### AVAILABLE DATA ###

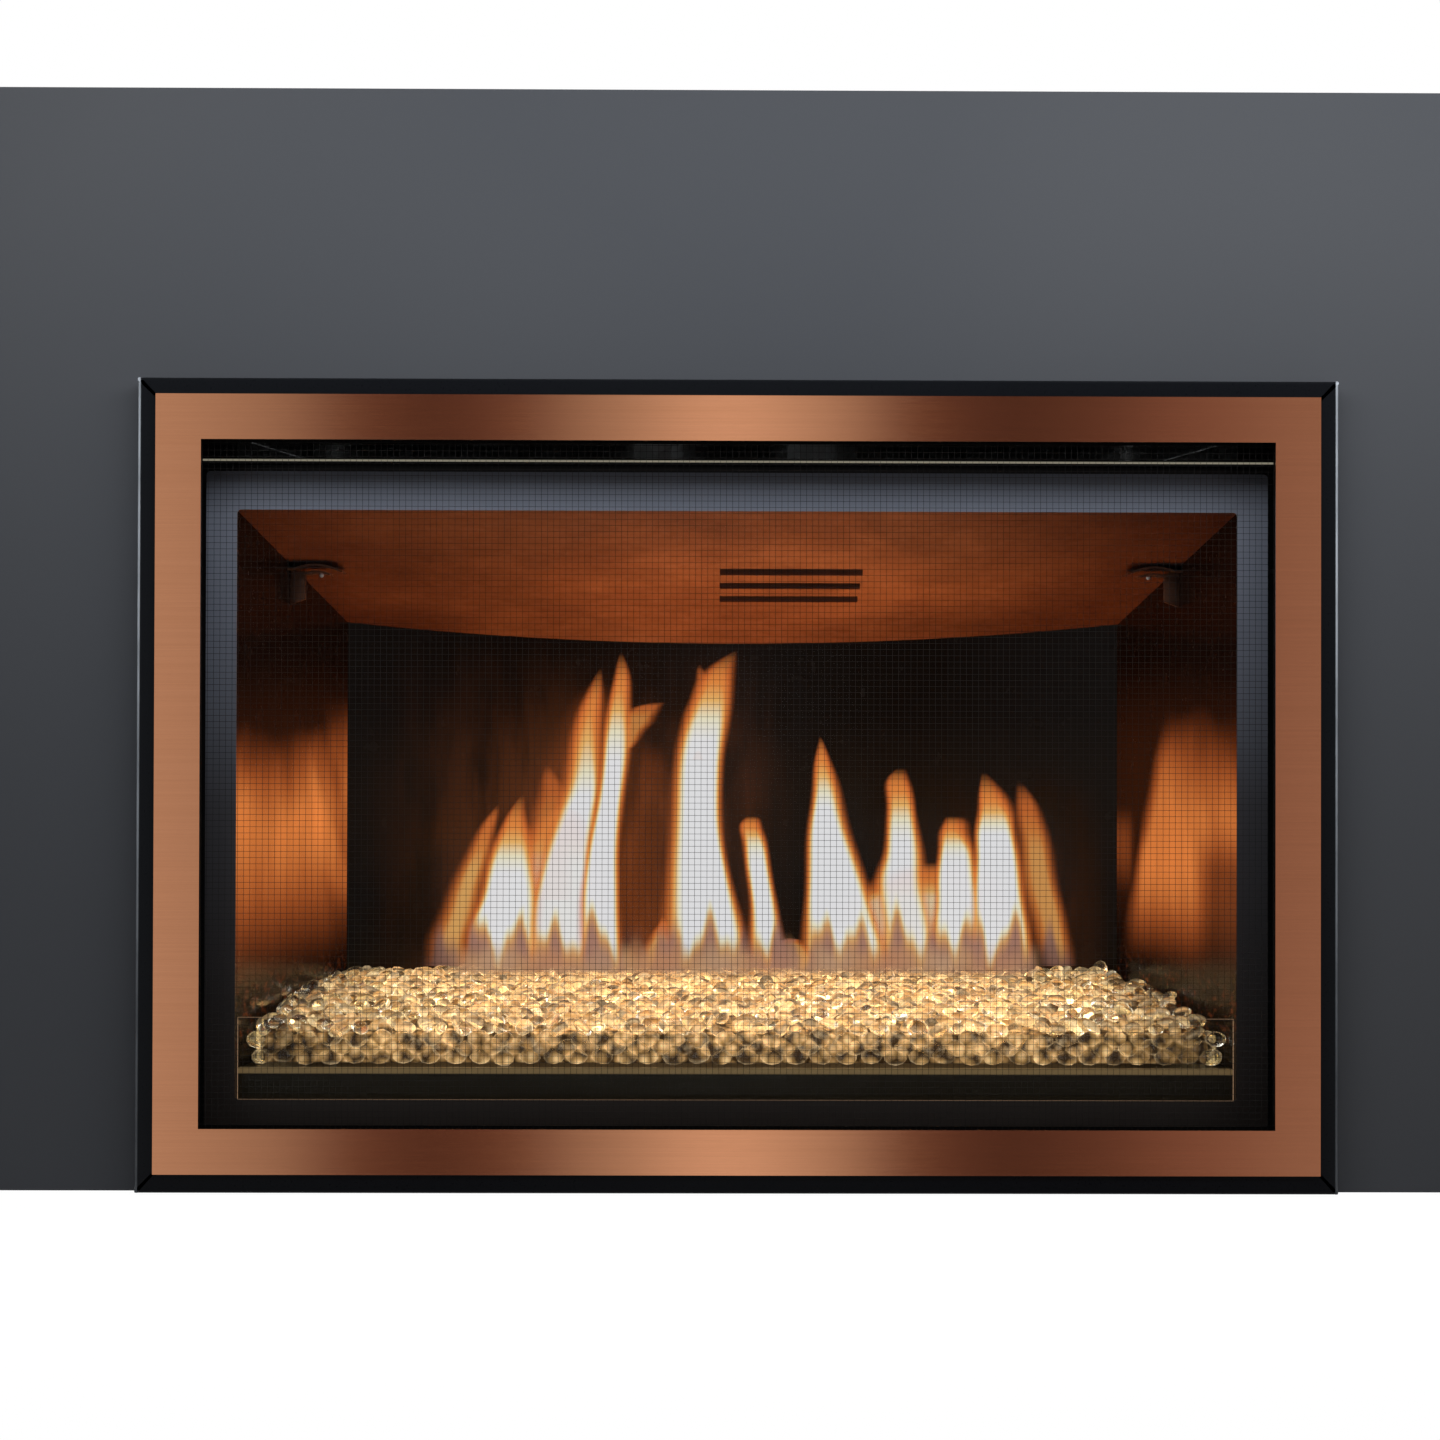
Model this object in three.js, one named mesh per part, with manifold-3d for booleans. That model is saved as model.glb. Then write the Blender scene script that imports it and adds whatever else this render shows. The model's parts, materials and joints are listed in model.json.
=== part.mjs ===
// Direct-vent gas fireplace insert with a lift-off barrier front, as a three.js scene graph.
// Millimetres, +Z up. X = 0 is the middle of the front, which faces -Y, and Z = 0 is the hearth.
// While modelling, Y = 0 is the face of the chimney breast that the surround closes against;
// the finished group is moved back so that its box is centred on Y.
import * as THREE from "three";
import { mergeVertices } from "three/addons/utils/BufferGeometryUtils.js";
import Module from "manifold-3d";

const wasm = await Module();
wasm.setup();

// ---------------------------------------------------------------- driving dimensions
const gap = 0.3; // clearance where one piece seats on another
const sheet = 2; // steel sheet of surround, casing and firebox

// Surround panel
const surroundWidth = 1219;
const surroundHeight = 762;
const surroundDepth = 26.5;
const surroundFlange = 15; // folded in against the wall
const cutoutRoom = 5; // casing side to the cut-out
const cutoutHeight = 548;
const bracketReach = 38; // surround bracket along the casing side
const bracketHead = 60; // end of the bracket below the top of the cut-out

// Lift-off front
const frameOverlap = 10; // moulding over the surround beside the cut-out
const frameHeight = 558;
const frameBottom = 2;
const frameFace = 42; // width of the black moulding
const frameDepth = 18.2;
const frameStandoff = 3; // rear edge of the moulding to the surround
const frameLip = 4;
const mitreGap = 0.2;
const copperSideMargin = 15;
const copperEndMargin = 13; // above and below
const copperBorder = 31;
const copperThickness = 2;
const screenOverlap = 6; // screen hem behind the moulding
const screenThickness = 1.6;
const screenHem = 7;
const screenWire = 1.6;
const screenColumns = 16;
const screenRows = 10;
const retainerWidth = 9;
const hookWidth = 12;
const hookSheet = 3;
const hookInset = 34; // outer edge of the hook from the edge of the moulding
const hookHeights = [120, 450]; // seats of the lower and upper hooks
const hookDrop = 14;
const hookTipY = -1;
const hangerLipY = -12;
const hangerDepth = 16; // arm of the hanger below its seat

// Casing
const casingSideRoom = 24; // glass frame to the casing side
const casingTaper = 58; // how far each side closes in towards the back
const casingDepth = 381;
const casingStraight = 110; // depth at which the sides start to taper
const casingHeight = 545;
const casingFront = 2;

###

**WORK TO BE COMPLETED**
Starting at the first line of the data above, please restate word for word every line up to and including the one that holds "const sheet = 2;", and add nothing else.

**SOLUTION BELOW**
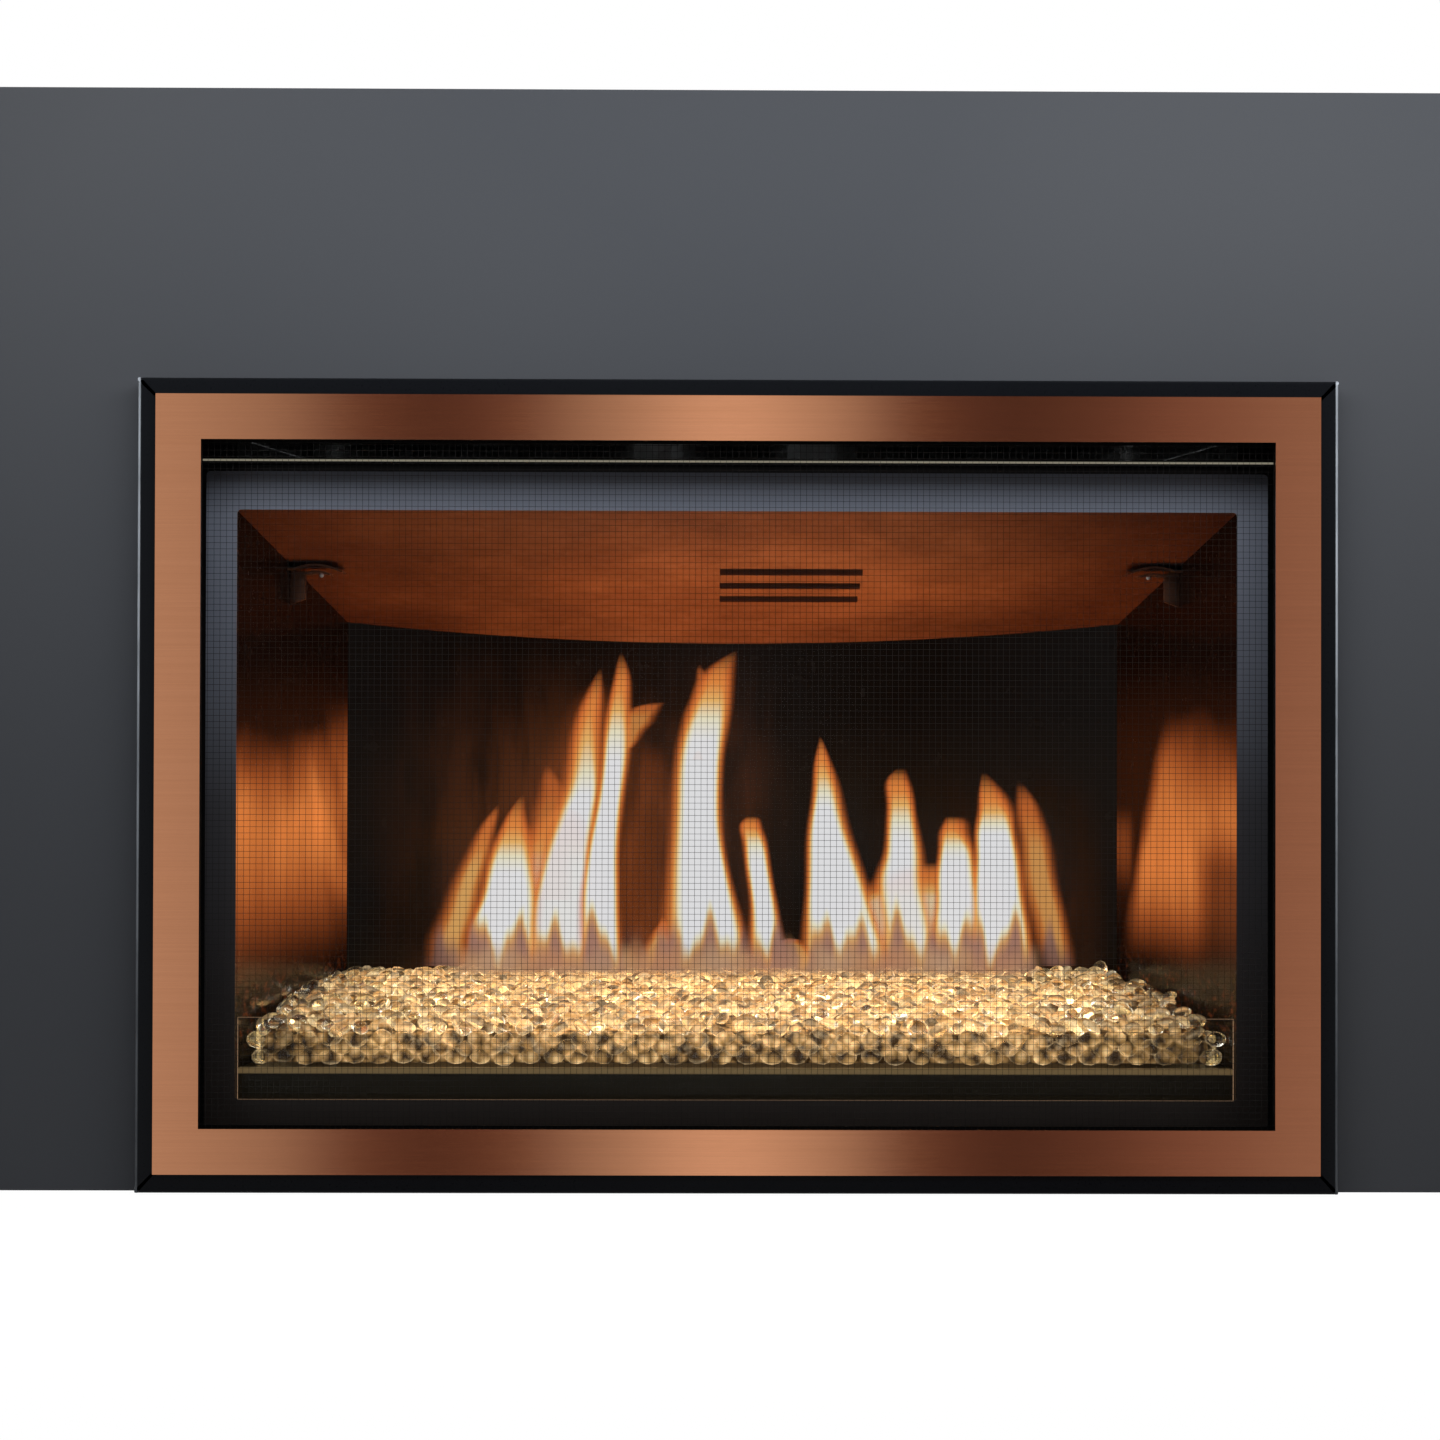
Model this object in three.js, one named mesh per part, with manifold-3d for booleans. That model is saved as model.glb. Then write the Blender scene script that imports it and adds whatever else this render shows. The model's parts, materials and joints are listed in model.json.
=== part.mjs ===
// Direct-vent gas fireplace insert with a lift-off barrier front, as a three.js scene graph.
// Millimetres, +Z up. X = 0 is the middle of the front, which faces -Y, and Z = 0 is the hearth.
// While modelling, Y = 0 is the face of the chimney breast that the surround closes against;
// the finished group is moved back so that its box is centred on Y.
import * as THREE from "three";
import { mergeVertices } from "three/addons/utils/BufferGeometryUtils.js";
import Module from "manifold-3d";

const wasm = await Module();
wasm.setup();

// ---------------------------------------------------------------- driving dimensions
const gap = 0.3; // clearance where one piece seats on another
const sheet = 2; // steel sheet of surround, casing and firebox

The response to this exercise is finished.